**PROVIDED DATA**
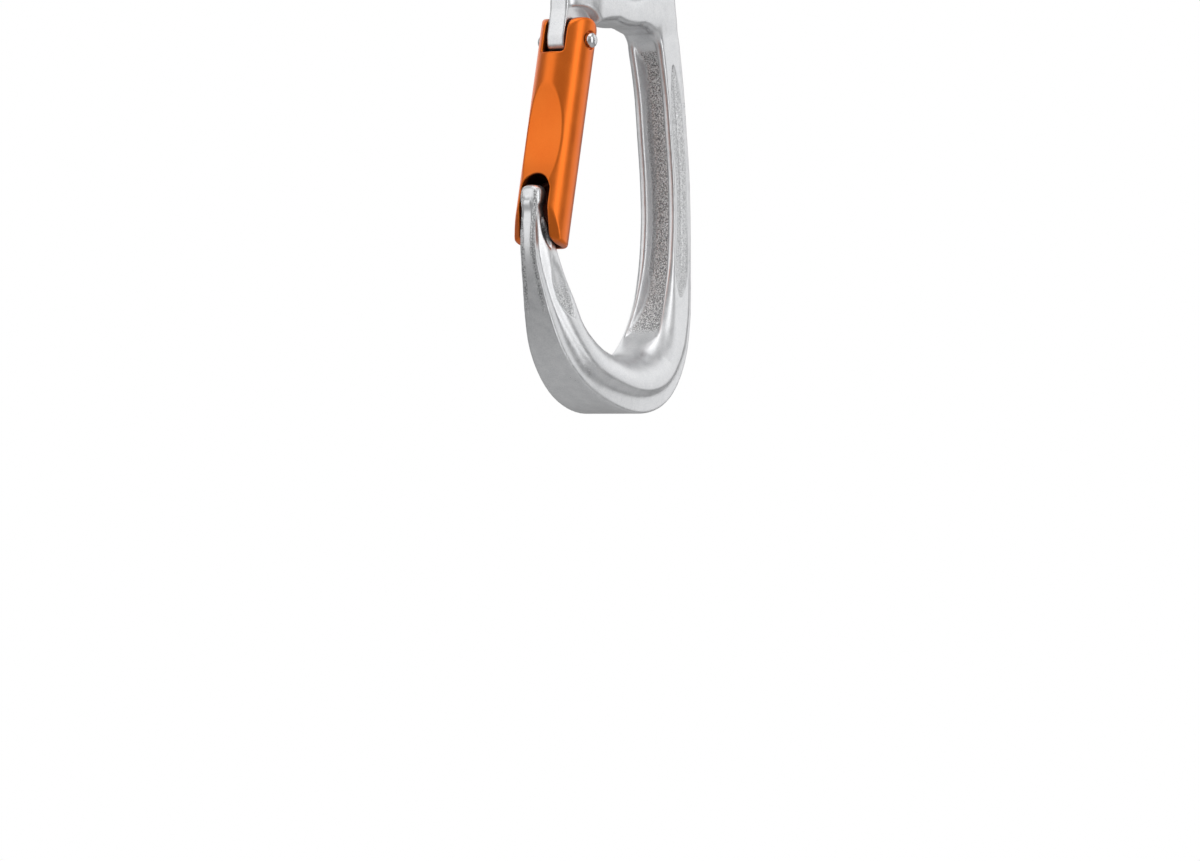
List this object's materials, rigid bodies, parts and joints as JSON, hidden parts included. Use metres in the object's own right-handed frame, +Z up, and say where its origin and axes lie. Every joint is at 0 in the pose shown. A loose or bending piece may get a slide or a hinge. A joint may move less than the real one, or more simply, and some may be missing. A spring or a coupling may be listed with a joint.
{
  "type": "climbing quickdraw",
  "caption": "Quickdraw hanging in use: carabiner for a bolt, sewn webbing sling and a closed-eye connector with a wide rope basket, both with sprung solid gates.",
  "frame": {"origin": "the point inside the top bow of the bolt-end carabiner where a bolt hanger bears", "axes": "+Z up along the hanging quickdraw, +X from the gates to the spines, +Y across the flat of both connectors"},
  "size_m": [0.0625, 0.018, 0.3138],
  "materials": {
    "aluminium": "forged and tumbled, satin",
    "anodised": "satin orange anodising",
    "steel": "polished",
    "webbing": "woven webbing",
    "thread": "dense zigzag stitching",
    "label": "plain woven tape"
  },
  "bodies": {
    "bolt_frame": {"bolt_frame": "aluminium"},
    "bolt_gate": {"bolt_gate": "anodised", "bolt_gate_rivet": "steel", "bolt_gate_spring": "steel"},
    "bolt_plunger": {"bolt_gate_plunger": "steel"},
    "sling": {"sling_webbing": "webbing", "sling_label": "label", "upper_bartack_front": "thread", "upper_bartack_back": "thread", "lower_bartack_front": "thread", "lower_bartack_back": "thread"},
    "rope_frame": {"rope_frame": "aluminium"},
    "rope_gate": {"rope_gate": "anodised", "rope_gate_rivet": "steel", "rope_gate_spring": "steel"},
    "rope_plunger": {"rope_gate_plunger": "steel"}
  },
  "joints": [
    {"name": "bolt_gate_hinge", "type": "hinge", "parent": "bolt_frame", "child": "bolt_gate", "pos_m": [-0.0154, 0, -0.0734], "axis": [0, 1, 0], "range_deg": [0, 35], "stiffness_Nm_per_rad": 0.3, "springref_deg": -22.92},
    {"name": "bolt_plunger_slide", "type": "slide", "parent": "bolt_gate", "child": "bolt_plunger", "axis": [-0.1994, 0, 0.9799], "range_m": [0, 0.0009], "deforming": ["bolt_gate_spring"]},
    {"name": "sling_swing", "type": "hinge", "parent": "bolt_frame", "child": "sling", "pos_m": [0, 0, -0.0867], "axis": [1, 0, 0], "range_deg": [-20, 20]},
    {"name": "connector_swing", "type": "hinge", "parent": "sling", "child": "rope_frame", "pos_m": [0, 0, -0.20246], "axis": [0, 1, 0], "range_deg": [-45, 45]},
    {"name": "rope_gate_hinge", "type": "hinge", "parent": "rope_frame", "child": "rope_gate", "pos_m": [-0.0193, 0, -0.22356], "axis": [0, -1, 0], "range_deg": [0, 35], "stiffness_Nm_per_rad": 0.35, "springref_deg": -22.92},
    {"name": "rope_plunger_slide", "type": "slide", "parent": "rope_gate", "child": "rope_plunger", "axis": [-0.2419, 0, -0.9703], "range_m": [0, 0.0009], "deforming": ["rope_gate_spring"]}
  ],
  "couplings": [
    {"joint": "bolt_plunger_slide", "follows": "bolt_gate_hinge", "m_per_rad": 0.0014},
    {"joint": "rope_plunger_slide", "follows": "rope_gate_hinge", "m_per_rad": 0.0014}
  ]
}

**WHAT IS NEEDED**
Output all of the data again. Match it exactly.

**COMPLETE RESPONSE**
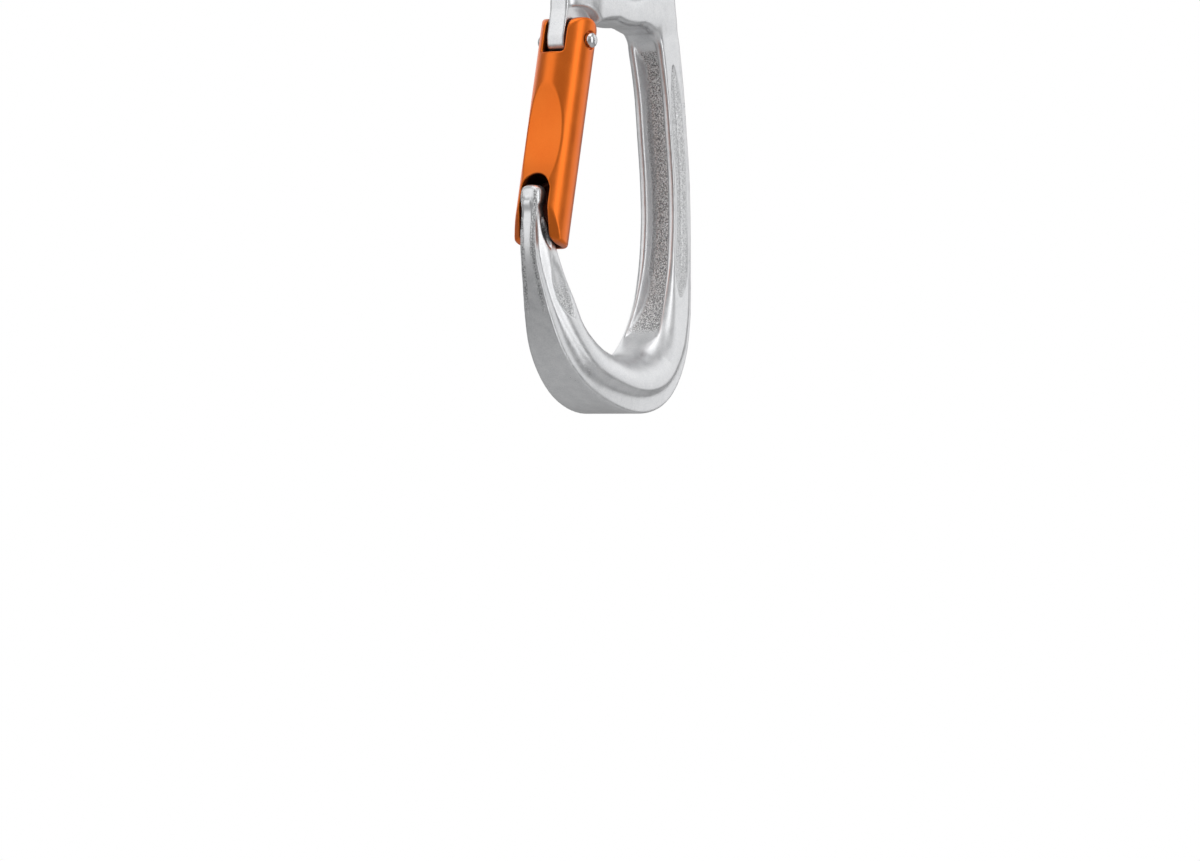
List this object's materials, rigid bodies, parts and joints as JSON, hidden parts included. Use metres in the object's own right-handed frame, +Z up, and say where its origin and axes lie. Every joint is at 0 in the pose shown. A loose or bending piece may get a slide or a hinge. A joint may move less than the real one, or more simply, and some may be missing. A spring or a coupling may be listed with a joint.
{
  "type": "climbing quickdraw",
  "caption": "Quickdraw hanging in use: carabiner for a bolt, sewn webbing sling and a closed-eye connector with a wide rope basket, both with sprung solid gates.",
  "frame": {"origin": "the point inside the top bow of the bolt-end carabiner where a bolt hanger bears", "axes": "+Z up along the hanging quickdraw, +X from the gates to the spines, +Y across the flat of both connectors"},
  "size_m": [0.0625, 0.018, 0.3138],
  "materials": {
    "aluminium": "forged and tumbled, satin",
    "anodised": "satin orange anodising",
    "steel": "polished",
    "webbing": "woven webbing",
    "thread": "dense zigzag stitching",
    "label": "plain woven tape"
  },
  "bodies": {
    "bolt_frame": {"bolt_frame": "aluminium"},
    "bolt_gate": {"bolt_gate": "anodised", "bolt_gate_rivet": "steel", "bolt_gate_spring": "steel"},
    "bolt_plunger": {"bolt_gate_plunger": "steel"},
    "sling": {"sling_webbing": "webbing", "sling_label": "label", "upper_bartack_front": "thread", "upper_bartack_back": "thread", "lower_bartack_front": "thread", "lower_bartack_back": "thread"},
    "rope_frame": {"rope_frame": "aluminium"},
    "rope_gate": {"rope_gate": "anodised", "rope_gate_rivet": "steel", "rope_gate_spring": "steel"},
    "rope_plunger": {"rope_gate_plunger": "steel"}
  },
  "joints": [
    {"name": "bolt_gate_hinge", "type": "hinge", "parent": "bolt_frame", "child": "bolt_gate", "pos_m": [-0.0154, 0, -0.0734], "axis": [0, 1, 0], "range_deg": [0, 35], "stiffness_Nm_per_rad": 0.3, "springref_deg": -22.92},
    {"name": "bolt_plunger_slide", "type": "slide", "parent": "bolt_gate", "child": "bolt_plunger", "axis": [-0.1994, 0, 0.9799], "range_m": [0, 0.0009], "deforming": ["bolt_gate_spring"]},
    {"name": "sling_swing", "type": "hinge", "parent": "bolt_frame", "child": "sling", "pos_m": [0, 0, -0.0867], "axis": [1, 0, 0], "range_deg": [-20, 20]},
    {"name": "connector_swing", "type": "hinge", "parent": "sling", "child": "rope_frame", "pos_m": [0, 0, -0.20246], "axis": [0, 1, 0], "range_deg": [-45, 45]},
    {"name": "rope_gate_hinge", "type": "hinge", "parent": "rope_frame", "child": "rope_gate", "pos_m": [-0.0193, 0, -0.22356], "axis": [0, -1, 0], "range_deg": [0, 35], "stiffness_Nm_per_rad": 0.35, "springref_deg": -22.92},
    {"name": "rope_plunger_slide", "type": "slide", "parent": "rope_gate", "child": "rope_plunger", "axis": [-0.2419, 0, -0.9703], "range_m": [0, 0.0009], "deforming": ["rope_gate_spring"]}
  ],
  "couplings": [
    {"joint": "bolt_plunger_slide", "follows": "bolt_gate_hinge", "m_per_rad": 0.0014},
    {"joint": "rope_plunger_slide", "follows": "rope_gate_hinge", "m_per_rad": 0.0014}
  ]
}